_What you have to do:_ Output all lines exactly, with nothing added or dropped.

_The input:_
··········
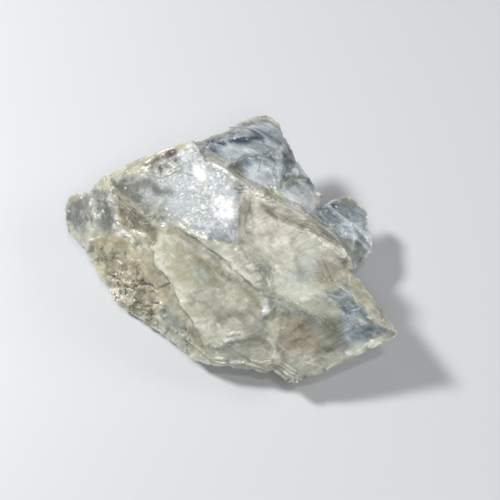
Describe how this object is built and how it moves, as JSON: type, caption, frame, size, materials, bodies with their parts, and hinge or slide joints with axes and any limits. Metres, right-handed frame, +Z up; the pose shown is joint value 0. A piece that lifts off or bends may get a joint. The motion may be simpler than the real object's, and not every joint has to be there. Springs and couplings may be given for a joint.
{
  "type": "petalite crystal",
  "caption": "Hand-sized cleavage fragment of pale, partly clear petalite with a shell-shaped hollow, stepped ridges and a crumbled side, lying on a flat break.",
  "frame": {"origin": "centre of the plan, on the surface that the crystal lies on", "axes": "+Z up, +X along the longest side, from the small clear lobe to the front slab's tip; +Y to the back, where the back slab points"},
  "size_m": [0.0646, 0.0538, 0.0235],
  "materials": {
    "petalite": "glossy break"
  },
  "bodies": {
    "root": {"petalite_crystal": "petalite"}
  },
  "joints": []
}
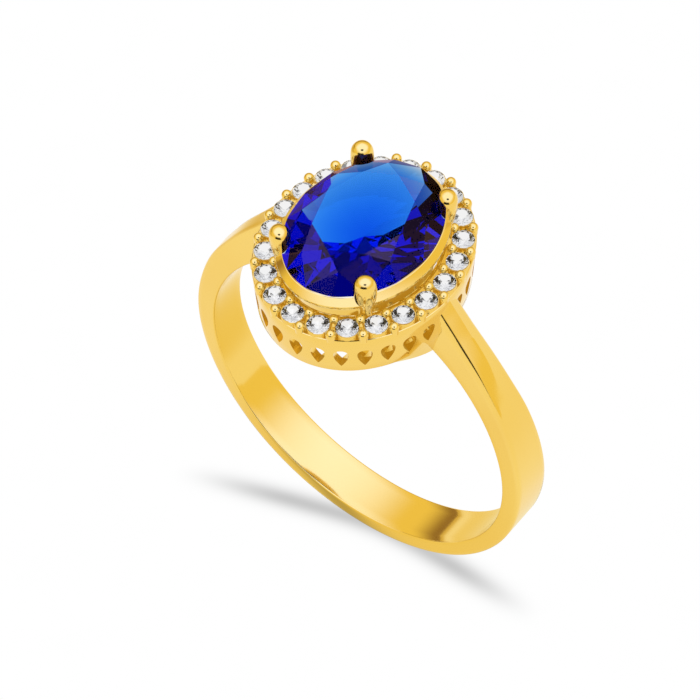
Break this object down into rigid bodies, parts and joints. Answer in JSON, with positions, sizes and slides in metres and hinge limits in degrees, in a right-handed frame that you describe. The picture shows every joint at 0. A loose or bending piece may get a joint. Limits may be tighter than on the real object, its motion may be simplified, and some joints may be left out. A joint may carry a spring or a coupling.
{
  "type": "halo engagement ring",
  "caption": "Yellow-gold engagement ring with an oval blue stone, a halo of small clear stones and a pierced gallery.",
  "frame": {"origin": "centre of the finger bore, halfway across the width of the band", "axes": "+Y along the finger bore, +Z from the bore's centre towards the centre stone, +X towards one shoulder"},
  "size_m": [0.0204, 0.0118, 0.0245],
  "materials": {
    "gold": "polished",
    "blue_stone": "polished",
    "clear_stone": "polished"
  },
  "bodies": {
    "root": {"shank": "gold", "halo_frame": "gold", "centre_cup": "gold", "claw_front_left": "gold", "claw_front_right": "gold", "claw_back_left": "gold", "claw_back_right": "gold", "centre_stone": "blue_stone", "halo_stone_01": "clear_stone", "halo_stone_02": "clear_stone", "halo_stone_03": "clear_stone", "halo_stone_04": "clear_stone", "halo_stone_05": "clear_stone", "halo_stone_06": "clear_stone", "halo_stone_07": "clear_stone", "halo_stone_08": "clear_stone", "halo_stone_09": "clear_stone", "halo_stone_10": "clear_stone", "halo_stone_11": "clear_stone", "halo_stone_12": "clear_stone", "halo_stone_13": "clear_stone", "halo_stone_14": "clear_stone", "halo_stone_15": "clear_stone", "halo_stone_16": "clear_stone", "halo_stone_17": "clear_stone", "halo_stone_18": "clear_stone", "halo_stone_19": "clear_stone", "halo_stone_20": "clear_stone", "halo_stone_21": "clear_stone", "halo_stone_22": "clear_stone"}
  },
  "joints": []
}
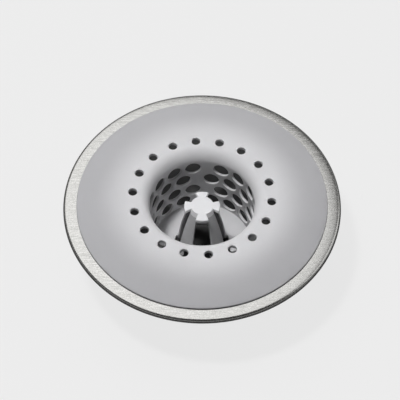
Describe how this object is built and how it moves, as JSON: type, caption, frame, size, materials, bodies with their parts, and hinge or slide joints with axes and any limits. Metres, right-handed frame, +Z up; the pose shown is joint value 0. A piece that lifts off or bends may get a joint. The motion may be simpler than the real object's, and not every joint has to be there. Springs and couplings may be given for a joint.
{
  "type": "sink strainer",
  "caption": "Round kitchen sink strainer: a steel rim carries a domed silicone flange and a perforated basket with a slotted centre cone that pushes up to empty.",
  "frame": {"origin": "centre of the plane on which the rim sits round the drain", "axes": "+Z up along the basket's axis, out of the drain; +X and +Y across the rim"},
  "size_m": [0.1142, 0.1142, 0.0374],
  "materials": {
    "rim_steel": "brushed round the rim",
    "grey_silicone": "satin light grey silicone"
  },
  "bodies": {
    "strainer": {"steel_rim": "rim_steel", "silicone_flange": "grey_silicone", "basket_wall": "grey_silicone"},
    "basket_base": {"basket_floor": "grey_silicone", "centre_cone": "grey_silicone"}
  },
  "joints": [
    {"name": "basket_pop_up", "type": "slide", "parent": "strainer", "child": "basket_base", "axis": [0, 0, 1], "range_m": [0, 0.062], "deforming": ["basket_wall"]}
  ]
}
··········
_Task result:_
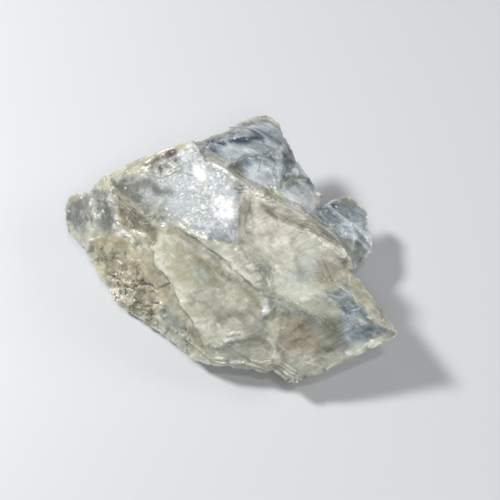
Describe how this object is built and how it moves, as JSON: type, caption, frame, size, materials, bodies with their parts, and hinge or slide joints with axes and any limits. Metres, right-handed frame, +Z up; the pose shown is joint value 0. A piece that lifts off or bends may get a joint. The motion may be simpler than the real object's, and not every joint has to be there. Springs and couplings may be given for a joint.
{
  "type": "petalite crystal",
  "caption": "Hand-sized cleavage fragment of pale, partly clear petalite with a shell-shaped hollow, stepped ridges and a crumbled side, lying on a flat break.",
  "frame": {"origin": "centre of the plan, on the surface that the crystal lies on", "axes": "+Z up, +X along the longest side, from the small clear lobe to the front slab's tip; +Y to the back, where the back slab points"},
  "size_m": [0.0646, 0.0538, 0.0235],
  "materials": {
    "petalite": "glossy break"
  },
  "bodies": {
    "root": {"petalite_crystal": "petalite"}
  },
  "joints": []
}
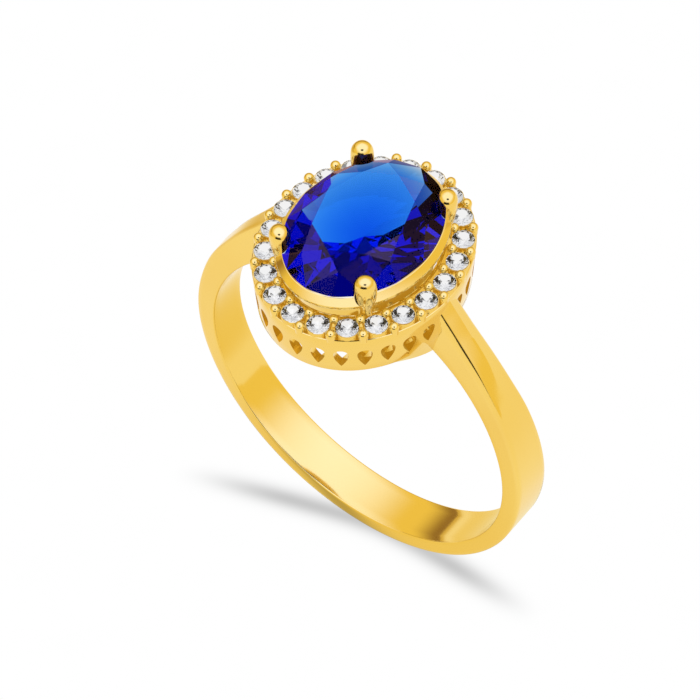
Break this object down into rigid bodies, parts and joints. Answer in JSON, with positions, sizes and slides in metres and hinge limits in degrees, in a right-handed frame that you describe. The picture shows every joint at 0. A loose or bending piece may get a joint. Limits may be tighter than on the real object, its motion may be simplified, and some joints may be left out. A joint may carry a spring or a coupling.
{
  "type": "halo engagement ring",
  "caption": "Yellow-gold engagement ring with an oval blue stone, a halo of small clear stones and a pierced gallery.",
  "frame": {"origin": "centre of the finger bore, halfway across the width of the band", "axes": "+Y along the finger bore, +Z from the bore's centre towards the centre stone, +X towards one shoulder"},
  "size_m": [0.0204, 0.0118, 0.0245],
  "materials": {
    "gold": "polished",
    "blue_stone": "polished",
    "clear_stone": "polished"
  },
  "bodies": {
    "root": {"shank": "gold", "halo_frame": "gold", "centre_cup": "gold", "claw_front_left": "gold", "claw_front_right": "gold", "claw_back_left": "gold", "claw_back_right": "gold", "centre_stone": "blue_stone", "halo_stone_01": "clear_stone", "halo_stone_02": "clear_stone", "halo_stone_03": "clear_stone", "halo_stone_04": "clear_stone", "halo_stone_05": "clear_stone", "halo_stone_06": "clear_stone", "halo_stone_07": "clear_stone", "halo_stone_08": "clear_stone", "halo_stone_09": "clear_stone", "halo_stone_10": "clear_stone", "halo_stone_11": "clear_stone", "halo_stone_12": "clear_stone", "halo_stone_13": "clear_stone", "halo_stone_14": "clear_stone", "halo_stone_15": "clear_stone", "halo_stone_16": "clear_stone", "halo_stone_17": "clear_stone", "halo_stone_18": "clear_stone", "halo_stone_19": "clear_stone", "halo_stone_20": "clear_stone", "halo_stone_21": "clear_stone", "halo_stone_22": "clear_stone"}
  },
  "joints": []
}
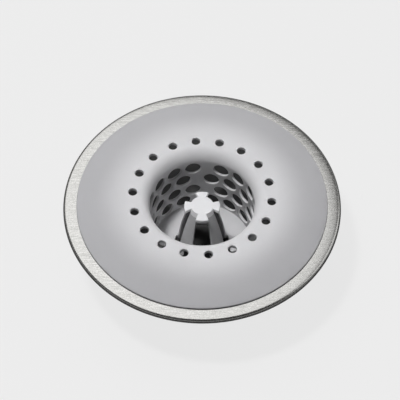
Describe how this object is built and how it moves, as JSON: type, caption, frame, size, materials, bodies with their parts, and hinge or slide joints with axes and any limits. Metres, right-handed frame, +Z up; the pose shown is joint value 0. A piece that lifts off or bends may get a joint. The motion may be simpler than the real object's, and not every joint has to be there. Springs and couplings may be given for a joint.
{
  "type": "sink strainer",
  "caption": "Round kitchen sink strainer: a steel rim carries a domed silicone flange and a perforated basket with a slotted centre cone that pushes up to empty.",
  "frame": {"origin": "centre of the plane on which the rim sits round the drain", "axes": "+Z up along the basket's axis, out of the drain; +X and +Y across the rim"},
  "size_m": [0.1142, 0.1142, 0.0374],
  "materials": {
    "rim_steel": "brushed round the rim",
    "grey_silicone": "satin light grey silicone"
  },
  "bodies": {
    "strainer": {"steel_rim": "rim_steel", "silicone_flange": "grey_silicone", "basket_wall": "grey_silicone"},
    "basket_base": {"basket_floor": "grey_silicone", "centre_cone": "grey_silicone"}
  },
  "joints": [
    {"name": "basket_pop_up", "type": "slide", "parent": "strainer", "child": "basket_base", "axis": [0, 0, 1], "range_m": [0, 0.062], "deforming": ["basket_wall"]}
  ]
}